Stripping, by definition, is the complete removal of all floor seals and/or finishes from the finish flooring. The stripping and refinishing service procedure is performed in the restorative maintenance period of the hard-floor maintenance life cycle. It is not relegated to the vinyl composition tile (VCT) classification of flooring because there are many instances that floor finish is applied to other surfaces. The service procedure includes detailing all corners, edges and cove base to remove seal/finish there as well. It is a costly job that requires more chemicals, equipment and labor to accomplish than any of the other service procedures. Every floor maintenance technician that performs this service should be well aware of what is happening when the flooring is stripped and refinished.
The stripping procedure is a traumatic experience for the floor. When floor finish is stripped from the floor, the floor is subjected to the high-alkaline chemicals required to remove the old finish. The stripping chemical is diluted and applied to the floor with a mop or solution applicator and allowed to dwell. The stripping solution penetrates the floor finish and emulsifies it into a semi-liquid state. Although the old finish is more pliable, it will still need abrasive agitation for it to be removed. The aggressiveness of the abrasive pad or brush is based on the amount of floor finish that needs to be removed. These pads/brushes can be very aggressive and, in some case the equivalent of 36- to 60-grit sandpaper. As you can imagine, some of the flooring material is bound to come off with the finish. After all the floor finish has been removed, multiple coats of floor finish are applied to begin the cycle again.

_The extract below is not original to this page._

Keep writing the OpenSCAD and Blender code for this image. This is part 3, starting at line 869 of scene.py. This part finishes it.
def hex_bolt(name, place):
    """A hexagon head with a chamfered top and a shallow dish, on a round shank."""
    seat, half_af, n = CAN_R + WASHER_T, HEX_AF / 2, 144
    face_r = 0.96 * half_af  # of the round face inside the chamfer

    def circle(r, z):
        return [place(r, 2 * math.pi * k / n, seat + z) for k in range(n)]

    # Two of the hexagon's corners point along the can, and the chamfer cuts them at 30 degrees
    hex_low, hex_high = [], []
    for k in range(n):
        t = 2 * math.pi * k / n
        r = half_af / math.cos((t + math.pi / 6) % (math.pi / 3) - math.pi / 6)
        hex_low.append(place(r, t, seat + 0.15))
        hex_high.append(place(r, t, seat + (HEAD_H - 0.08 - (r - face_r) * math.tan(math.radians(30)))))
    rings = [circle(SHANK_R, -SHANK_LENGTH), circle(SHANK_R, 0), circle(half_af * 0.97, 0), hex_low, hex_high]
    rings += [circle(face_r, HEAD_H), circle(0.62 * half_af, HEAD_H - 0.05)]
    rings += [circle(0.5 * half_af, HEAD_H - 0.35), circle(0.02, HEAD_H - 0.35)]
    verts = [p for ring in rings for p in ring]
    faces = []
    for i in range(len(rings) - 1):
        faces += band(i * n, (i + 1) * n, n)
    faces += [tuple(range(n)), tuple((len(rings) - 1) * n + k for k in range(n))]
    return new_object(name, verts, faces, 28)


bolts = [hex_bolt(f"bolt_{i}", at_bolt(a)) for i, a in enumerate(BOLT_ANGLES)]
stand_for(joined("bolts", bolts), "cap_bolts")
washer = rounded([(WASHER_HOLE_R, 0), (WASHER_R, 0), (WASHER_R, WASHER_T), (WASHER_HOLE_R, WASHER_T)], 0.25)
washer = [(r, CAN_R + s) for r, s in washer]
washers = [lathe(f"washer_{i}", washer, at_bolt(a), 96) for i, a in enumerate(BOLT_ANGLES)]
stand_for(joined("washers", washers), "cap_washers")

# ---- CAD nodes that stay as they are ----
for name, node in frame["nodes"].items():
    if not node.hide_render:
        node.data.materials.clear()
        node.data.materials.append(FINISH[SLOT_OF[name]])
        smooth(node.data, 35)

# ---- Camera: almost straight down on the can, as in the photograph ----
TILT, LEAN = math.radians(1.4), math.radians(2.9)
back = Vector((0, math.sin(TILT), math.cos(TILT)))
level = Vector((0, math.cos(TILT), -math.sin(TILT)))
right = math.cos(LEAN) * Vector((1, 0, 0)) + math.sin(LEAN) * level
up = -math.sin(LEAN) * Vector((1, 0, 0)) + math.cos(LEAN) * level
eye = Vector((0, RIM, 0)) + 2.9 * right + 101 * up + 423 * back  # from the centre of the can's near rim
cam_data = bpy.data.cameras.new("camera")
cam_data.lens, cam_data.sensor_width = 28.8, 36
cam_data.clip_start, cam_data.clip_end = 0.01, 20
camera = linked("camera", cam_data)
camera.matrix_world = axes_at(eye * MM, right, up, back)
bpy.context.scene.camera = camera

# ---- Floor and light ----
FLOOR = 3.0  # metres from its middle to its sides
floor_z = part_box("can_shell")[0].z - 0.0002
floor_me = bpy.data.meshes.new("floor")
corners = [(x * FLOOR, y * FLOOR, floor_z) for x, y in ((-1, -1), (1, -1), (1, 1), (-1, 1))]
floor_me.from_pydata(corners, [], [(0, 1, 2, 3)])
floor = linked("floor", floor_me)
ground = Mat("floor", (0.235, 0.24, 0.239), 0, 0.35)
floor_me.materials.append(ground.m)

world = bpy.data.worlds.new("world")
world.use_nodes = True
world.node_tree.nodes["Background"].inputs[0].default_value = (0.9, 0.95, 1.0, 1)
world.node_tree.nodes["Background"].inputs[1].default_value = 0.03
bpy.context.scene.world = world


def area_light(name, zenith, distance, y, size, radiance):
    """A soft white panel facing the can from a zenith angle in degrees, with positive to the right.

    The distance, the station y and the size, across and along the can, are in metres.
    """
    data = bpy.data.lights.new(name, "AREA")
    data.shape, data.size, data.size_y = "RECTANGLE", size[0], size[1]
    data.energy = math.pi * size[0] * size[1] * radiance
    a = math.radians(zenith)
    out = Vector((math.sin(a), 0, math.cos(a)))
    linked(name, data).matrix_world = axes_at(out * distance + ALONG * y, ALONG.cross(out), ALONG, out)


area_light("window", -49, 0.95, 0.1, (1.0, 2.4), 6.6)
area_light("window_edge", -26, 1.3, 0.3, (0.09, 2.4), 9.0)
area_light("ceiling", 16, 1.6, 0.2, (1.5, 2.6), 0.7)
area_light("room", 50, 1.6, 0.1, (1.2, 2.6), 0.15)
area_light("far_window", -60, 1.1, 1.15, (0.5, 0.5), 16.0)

When developing a floor maintenance program for flooring that requires floor polish, it is prudent to try to extend the time between the stripping and refinishing service procedures. Not only is the service procedure costly in terms of financial investment, it is also costly in relation to the amount of flooring material lost. Sure, it may not seem like much, but over time the stripping and refinishing service procedure will contribute to the erosion of the flooring material and reduce its life expectancy.

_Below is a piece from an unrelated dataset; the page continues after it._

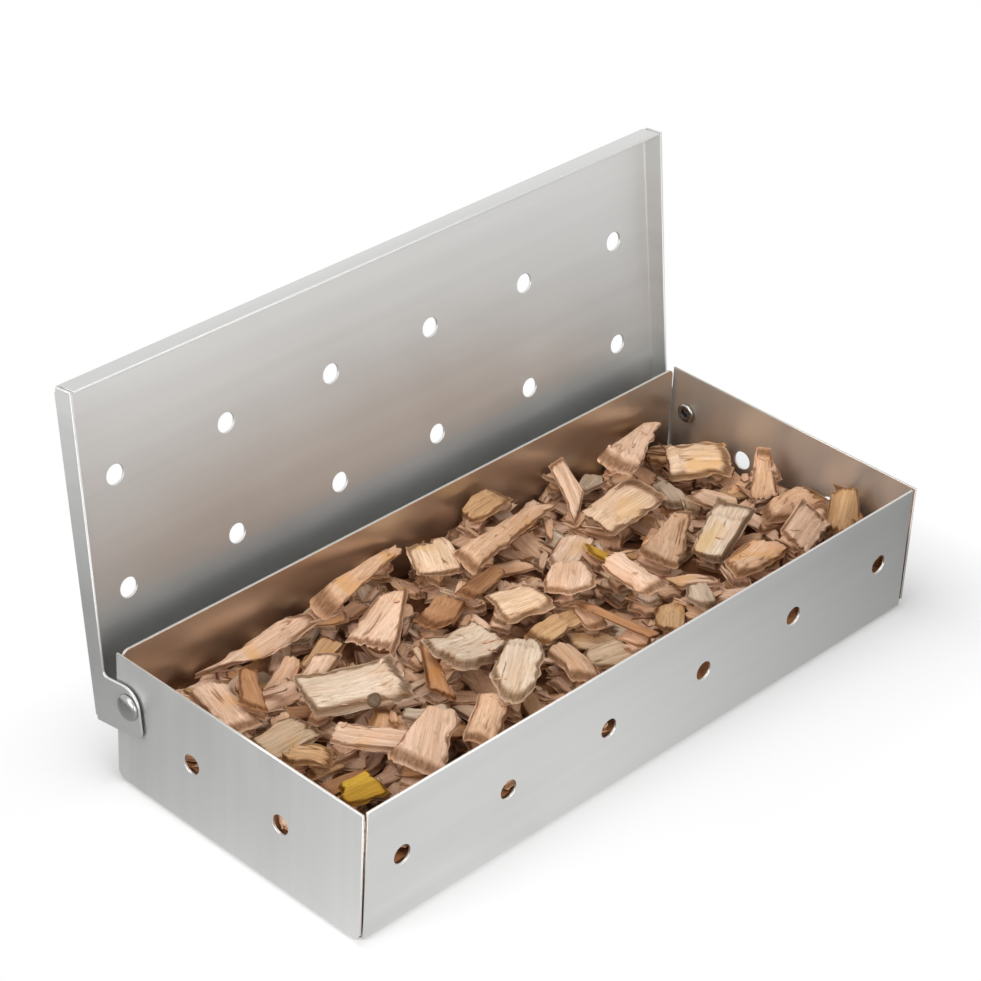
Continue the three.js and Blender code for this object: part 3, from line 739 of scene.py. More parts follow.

How does one extend the restorative stripping and refinishing cycle? The easiest way to combat the detrimental effects of erosion is to remove the soil that causes it. Stopping soil at the door is the first step to extending the strip cycle, and begins with a good walk-off matting program. Soil that is stopped at the door will not be around to erode the floor finish.
Soil that does get through the matting defenses will be deposited in the entry points of the building. Institute an aggressive dry soil program by dust mopping these entry points frequently throughout the day; again, soil that is not there is not damaging.
Additionally, a routine wet service program should be incorporated to remove soils that the dry service procedure missed. Regularly wet mopping the floor will also aide in keeping harmful soils to a minimum. Utilize spot mopping as spots and spills occur, damp mopping for superficial and light soils, and wet mopping for medium and heavy soils. The aggressive mopping procedure (applying cleaning solution and allowing dwell time) followed by a fresh-water rinse can help to extend the time between the periodic scrubbing procedures. Performing these less aggressive daily/routine service procedures is less harmful to the floors than the periodic service procedures because you are not using abrasive pads. Coating maintenance may be used to maintain the gloss level of the polish. High-speed or ultra-high-speed buffing or burnishing will elevate the gloss level.
Finally, when scheduling the periodic maintenance procedures, use the least aggressive scrubbing procedures that will accomplish the objective, as opposed to always scrubbing with an aggressive pad. Use a light scrubbing pad when applicable, and only advance to more aggressive pads when absolutely necessary. Of course, the objective is to remove soil and in some cases some finish, but you should only remove as much as is necessary to accomplish the objective. When light scrubbing is no longer effective, move to medium scrubbing; when medium scrubbing is no longer effective, move to heavy scrubbing. After the scrubbing function is complete, application of floor finish will be required to replenish what was removed. This may be an application of restorer or multiple coats of floor finish and in some cases high-speed or ultra-high-speed buffing or burnishing to finish the job.
In today’s world of increasing chemical, equipment and labor costs, it is practical to want to extend the strip-and-refinish cycle to reduce costs. You should also know that extending the strip cycle reduces the negative impact on the environment. Fewer chemicals are used, less electrical energy is used, less physical energy is required and fewer contaminants are deposited into sewage treatment centers.
As you can see, as a technician you can contribute to reducing costs and saving the planet by using stripping and refinishing only as a last resort.